→ Dataset excerpt
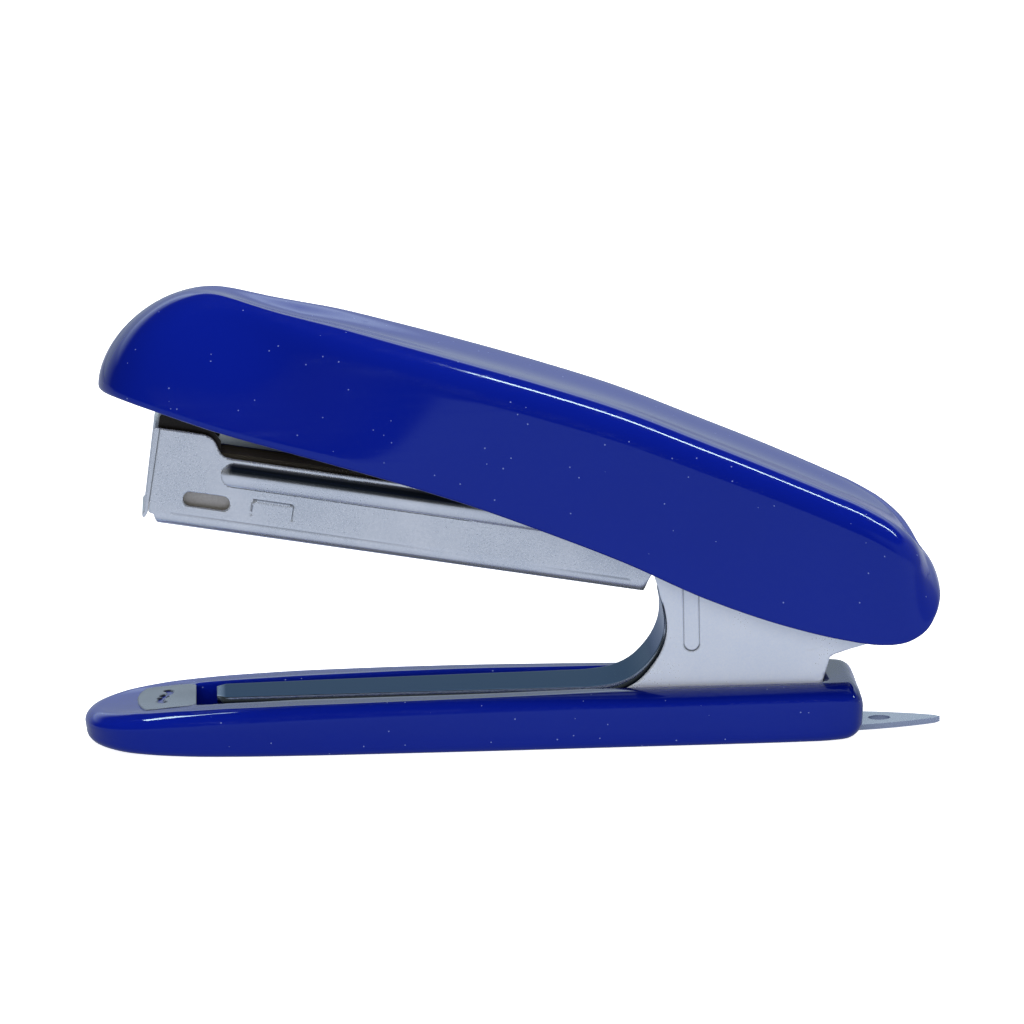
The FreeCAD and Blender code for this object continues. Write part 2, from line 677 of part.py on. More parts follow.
# ---- handle inside the cover ----
def driver_arm():
    t = ARM_SHEET
    rows = (16.0, 30.0, 60.0, 88.6)
    top = [(u, arm_web_w(u) + t) for u in rows]
    low = [(u, arm_web_w(u)) for u in rows[::-1]]
    web = slab_mag(top + low, -ARM_OUT, ARM_OUT)
    side = [(0, ARM_OUT), (34, ARM_OUT), (50, 5.4), (95, 5.4)]
    cut_plan = [mag(u, -30, y) for u, y in side + [(u, -y) for u, y in side[::-1]]]
    taper = prism(cut_plan, screw_axis() * 90)
    web = web.common(taper)
    # Down-turned front tab, curved to lie against the blade's back.
    drop = rod_y(PIVOT_X, PIVOT_Z, BLADE_R - BLADE_T, -4.4, 4.4)
    drop = drop.cut(rod_y(PIVOT_X, PIVOT_Z, BLADE_R - BLADE_T - 1.0, -5, 5))
    drop = drop.common(mag_box(80, 95, -5, 5, 16.7, arm_web_w(88.6) + t))
    lobe = []
    for i in range(10):
        a = math.radians(90 - i * 20)
        lobe.append((-2.9 * math.cos(a), PIVOT_W + 2.9 * math.sin(a)))
    lug_line = [(28.0, arm_web_w(28.0) + 0.4), (16.0, arm_web_w(16.0) + 0.4),
                (5.0, 8.2)] + lobe + [(5.0, 2.6), (16.0, 8.6)]
    lugs = both_sides(slab_mag(lug_line, ARM_IN, ARM_OUT))
    arm = fuse([web, drop] + lugs)
    for u in ARM_SCREW_U:
        arm = arm.cut(arm_screw_shaft(u, 1.0, 6.0, -2.0))
    arm = arm.cut(blade_rivet_shafts(0.75))
    return arm.cut(pin_bore(PIN_R + PIN_PLAY))


def blade_rivet_shafts(r):
    shafts = []
    for y in (-2.6, 2.6):
        foot = mag(86.5, BLADE_RIVET_W, y)
        shafts.append(Part.makeCylinder(r, 5.0, foot, mag(1, 0) - mag(0, 0)))
    return Part.makeCompound(shafts)


def driver_blade():
    """Blade curved about the pin axis, so it slides along itself."""
    outer = rod_y(PIVOT_X, PIVOT_Z, BLADE_R, -BLADE_HALF, BLADE_HALF)
    inner = rod_y(PIVOT_X, PIVOT_Z, BLADE_R - BLADE_T, -9, 9)
    window = mag_box(80, 95, -9, 9, BLADE_TIP_W, BLADE_TOP_W)
    strip = outer.common(window).cut(inner)
    return strip.cut(blade_rivet_shafts(0.7))


def blade_rivets():
    out = []
    for y in (-2.6, 2.6):
        forward = mag(1, 0) - mag(0, 0)
        shank = Part.makeCylinder(0.7, 2.2, mag(87.6, BLADE_RIVET_W, y), forward)
        back = Part.makeCylinder(1.1, 0.35, mag(87.48, BLADE_RIVET_W, y), forward)
        front = Part.makeCylinder(1.1, 0.35, mag(89.79, BLADE_RIVET_W, y), forward)
        out.append(fuse([shank, back, front]))
    return Part.makeCompound(out)


def arm_screws():
    out = []
    for u in ARM_SCREW_U:
        shank = arm_screw_shaft(u, 0.9, 4.4, -0.5)
        head = arm_screw_shaft(u, 1.9, 0.6, -0.76)
        out.append(fuse([shank, head]))
    return Part.makeCompound(out)


def return_spring():
    """Leaf between the feeder's top and the underside of the handle arm."""
    line = []
    for u, w in [(24.0, 10.42), (30.0, 10.42), (36.0, 10.7), (44.0, 12.4),
                 (50.0, 14.6), (54.0, 16.1), (57.0, 16.95), (59.5, 17.0)]:
        p = mag(u, w)
        line.append((p.x, p.z))
    return band_xz(line, 0.35, -3.0, 3.0)


NODES = {
    "base_cover": base_cover,
    "base_frame": base_frame,
    "anvil_plate": anvil_plate,
    "remover_claw": remover_claw,
    "claw_rivets": claw_rivets,
    "spring_rivet": spring_rivet,
    "hinge_pin": hinge_pin,
    "lift_spring": lift_spring,
    "magazine_channel": magazine_channel,
    "front_guide": front_guide,
    "staple_rail": staple_rail,
    "rail_rivets": rail_rivets,
    "staple_strip": staple_strip,
    "feeder_channel": feeder_channel,
    "guide_rod": guide_rod,
    "pusher_spring": pusher_spring,
    "staple_pusher": staple_pusher,
    "handle_cover": handle_cover,
    "driver_arm": driver_arm,
    "driver_blade": driver_blade,
    "blade_rivets": blade_rivets,
    "arm_screws": arm_screws,
    "return_spring": return_spring,
}

os.makedirs("parts", exist_ok=True)
for name, build in NODES.items():
    build().exportStep("parts/" + name + ".step")
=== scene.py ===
"""Hand stapler: the looks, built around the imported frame. Run as a script in Blender 4.5."""

import json
import math

import bpy
import numpy as np
from mathutils import Matrix, Vector


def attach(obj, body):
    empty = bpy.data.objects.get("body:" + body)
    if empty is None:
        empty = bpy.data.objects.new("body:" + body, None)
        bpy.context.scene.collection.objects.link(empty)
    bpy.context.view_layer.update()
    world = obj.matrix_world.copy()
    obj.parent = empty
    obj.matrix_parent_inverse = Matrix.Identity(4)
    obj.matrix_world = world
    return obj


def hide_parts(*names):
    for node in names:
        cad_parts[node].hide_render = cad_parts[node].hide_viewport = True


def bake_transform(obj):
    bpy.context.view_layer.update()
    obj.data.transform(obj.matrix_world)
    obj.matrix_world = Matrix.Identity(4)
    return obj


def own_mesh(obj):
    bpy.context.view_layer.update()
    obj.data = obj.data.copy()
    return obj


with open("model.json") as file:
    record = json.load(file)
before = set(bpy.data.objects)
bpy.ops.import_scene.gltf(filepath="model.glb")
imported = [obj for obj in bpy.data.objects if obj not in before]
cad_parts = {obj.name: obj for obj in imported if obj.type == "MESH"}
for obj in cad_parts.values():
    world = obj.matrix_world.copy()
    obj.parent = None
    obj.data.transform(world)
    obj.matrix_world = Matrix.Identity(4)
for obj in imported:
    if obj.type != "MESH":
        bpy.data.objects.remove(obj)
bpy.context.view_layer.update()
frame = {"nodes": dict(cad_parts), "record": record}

bl_info = {
    "name": "Hand stapler",
    "version": (1, 0, 0),
    "blender": (4, 5, 0),
    "location": "View3D > Sidebar > Stapler",
    "description": "Moulded covers, plated sheet steel and staples of a slim hand stapler",
    "category": "Mesh",
}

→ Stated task
Extract all of the data shown above without alteration.

→ Solution for this task
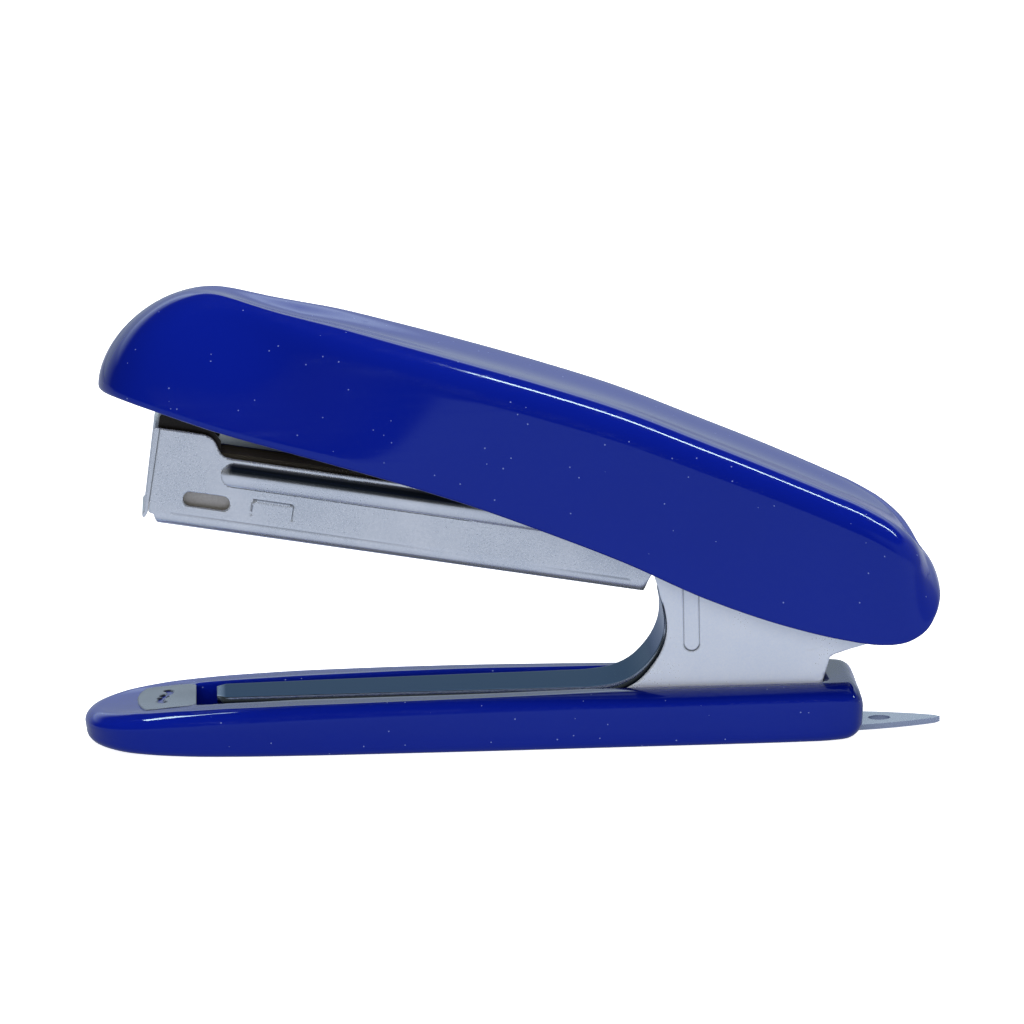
The FreeCAD and Blender code for this object continues. Write part 2, from line 677 of part.py on. More parts follow.
# ---- handle inside the cover ----
def driver_arm():
    t = ARM_SHEET
    rows = (16.0, 30.0, 60.0, 88.6)
    top = [(u, arm_web_w(u) + t) for u in rows]
    low = [(u, arm_web_w(u)) for u in rows[::-1]]
    web = slab_mag(top + low, -ARM_OUT, ARM_OUT)
    side = [(0, ARM_OUT), (34, ARM_OUT), (50, 5.4), (95, 5.4)]
    cut_plan = [mag(u, -30, y) for u, y in side + [(u, -y) for u, y in side[::-1]]]
    taper = prism(cut_plan, screw_axis() * 90)
    web = web.common(taper)
    # Down-turned front tab, curved to lie against the blade's back.
    drop = rod_y(PIVOT_X, PIVOT_Z, BLADE_R - BLADE_T, -4.4, 4.4)
    drop = drop.cut(rod_y(PIVOT_X, PIVOT_Z, BLADE_R - BLADE_T - 1.0, -5, 5))
    drop = drop.common(mag_box(80, 95, -5, 5, 16.7, arm_web_w(88.6) + t))
    lobe = []
    for i in range(10):
        a = math.radians(90 - i * 20)
        lobe.append((-2.9 * math.cos(a), PIVOT_W + 2.9 * math.sin(a)))
    lug_line = [(28.0, arm_web_w(28.0) + 0.4), (16.0, arm_web_w(16.0) + 0.4),
                (5.0, 8.2)] + lobe + [(5.0, 2.6), (16.0, 8.6)]
    lugs = both_sides(slab_mag(lug_line, ARM_IN, ARM_OUT))
    arm = fuse([web, drop] + lugs)
    for u in ARM_SCREW_U:
        arm = arm.cut(arm_screw_shaft(u, 1.0, 6.0, -2.0))
    arm = arm.cut(blade_rivet_shafts(0.75))
    return arm.cut(pin_bore(PIN_R + PIN_PLAY))


def blade_rivet_shafts(r):
    shafts = []
    for y in (-2.6, 2.6):
        foot = mag(86.5, BLADE_RIVET_W, y)
        shafts.append(Part.makeCylinder(r, 5.0, foot, mag(1, 0) - mag(0, 0)))
    return Part.makeCompound(shafts)


def driver_blade():
    """Blade curved about the pin axis, so it slides along itself."""
    outer = rod_y(PIVOT_X, PIVOT_Z, BLADE_R, -BLADE_HALF, BLADE_HALF)
    inner = rod_y(PIVOT_X, PIVOT_Z, BLADE_R - BLADE_T, -9, 9)
    window = mag_box(80, 95, -9, 9, BLADE_TIP_W, BLADE_TOP_W)
    strip = outer.common(window).cut(inner)
    return strip.cut(blade_rivet_shafts(0.7))


def blade_rivets():
    out = []
    for y in (-2.6, 2.6):
        forward = mag(1, 0) - mag(0, 0)
        shank = Part.makeCylinder(0.7, 2.2, mag(87.6, BLADE_RIVET_W, y), forward)
        back = Part.makeCylinder(1.1, 0.35, mag(87.48, BLADE_RIVET_W, y), forward)
        front = Part.makeCylinder(1.1, 0.35, mag(89.79, BLADE_RIVET_W, y), forward)
        out.append(fuse([shank, back, front]))
    return Part.makeCompound(out)


def arm_screws():
    out = []
    for u in ARM_SCREW_U:
        shank = arm_screw_shaft(u, 0.9, 4.4, -0.5)
        head = arm_screw_shaft(u, 1.9, 0.6, -0.76)
        out.append(fuse([shank, head]))
    return Part.makeCompound(out)


def return_spring():
    """Leaf between the feeder's top and the underside of the handle arm."""
    line = []
    for u, w in [(24.0, 10.42), (30.0, 10.42), (36.0, 10.7), (44.0, 12.4),
                 (50.0, 14.6), (54.0, 16.1), (57.0, 16.95), (59.5, 17.0)]:
        p = mag(u, w)
        line.append((p.x, p.z))
    return band_xz(line, 0.35, -3.0, 3.0)


NODES = {
    "base_cover": base_cover,
    "base_frame": base_frame,
    "anvil_plate": anvil_plate,
    "remover_claw": remover_claw,
    "claw_rivets": claw_rivets,
    "spring_rivet": spring_rivet,
    "hinge_pin": hinge_pin,
    "lift_spring": lift_spring,
    "magazine_channel": magazine_channel,
    "front_guide": front_guide,
    "staple_rail": staple_rail,
    "rail_rivets": rail_rivets,
    "staple_strip": staple_strip,
    "feeder_channel": feeder_channel,
    "guide_rod": guide_rod,
    "pusher_spring": pusher_spring,
    "staple_pusher": staple_pusher,
    "handle_cover": handle_cover,
    "driver_arm": driver_arm,
    "driver_blade": driver_blade,
    "blade_rivets": blade_rivets,
    "arm_screws": arm_screws,
    "return_spring": return_spring,
}

os.makedirs("parts", exist_ok=True)
for name, build in NODES.items():
    build().exportStep("parts/" + name + ".step")
=== scene.py ===
"""Hand stapler: the looks, built around the imported frame. Run as a script in Blender 4.5."""

import json
import math

import bpy
import numpy as np
from mathutils import Matrix, Vector


def attach(obj, body):
    empty = bpy.data.objects.get("body:" + body)
    if empty is None:
        empty = bpy.data.objects.new("body:" + body, None)
        bpy.context.scene.collection.objects.link(empty)
    bpy.context.view_layer.update()
    world = obj.matrix_world.copy()
    obj.parent = empty
    obj.matrix_parent_inverse = Matrix.Identity(4)
    obj.matrix_world = world
    return obj


def hide_parts(*names):
    for node in names:
        cad_parts[node].hide_render = cad_parts[node].hide_viewport = True


def bake_transform(obj):
    bpy.context.view_layer.update()
    obj.data.transform(obj.matrix_world)
    obj.matrix_world = Matrix.Identity(4)
    return obj


def own_mesh(obj):
    bpy.context.view_layer.update()
    obj.data = obj.data.copy()
    return obj


with open("model.json") as file:
    record = json.load(file)
before = set(bpy.data.objects)
bpy.ops.import_scene.gltf(filepath="model.glb")
imported = [obj for obj in bpy.data.objects if obj not in before]
cad_parts = {obj.name: obj for obj in imported if obj.type == "MESH"}
for obj in cad_parts.values():
    world = obj.matrix_world.copy()
    obj.parent = None
    obj.data.transform(world)
    obj.matrix_world = Matrix.Identity(4)
for obj in imported:
    if obj.type != "MESH":
        bpy.data.objects.remove(obj)
bpy.context.view_layer.update()
frame = {"nodes": dict(cad_parts), "record": record}

bl_info = {
    "name": "Hand stapler",
    "version": (1, 0, 0),
    "blender": (4, 5, 0),
    "location": "View3D > Sidebar > Stapler",
    "description": "Moulded covers, plated sheet steel and staples of a slim hand stapler",
    "category": "Mesh",
}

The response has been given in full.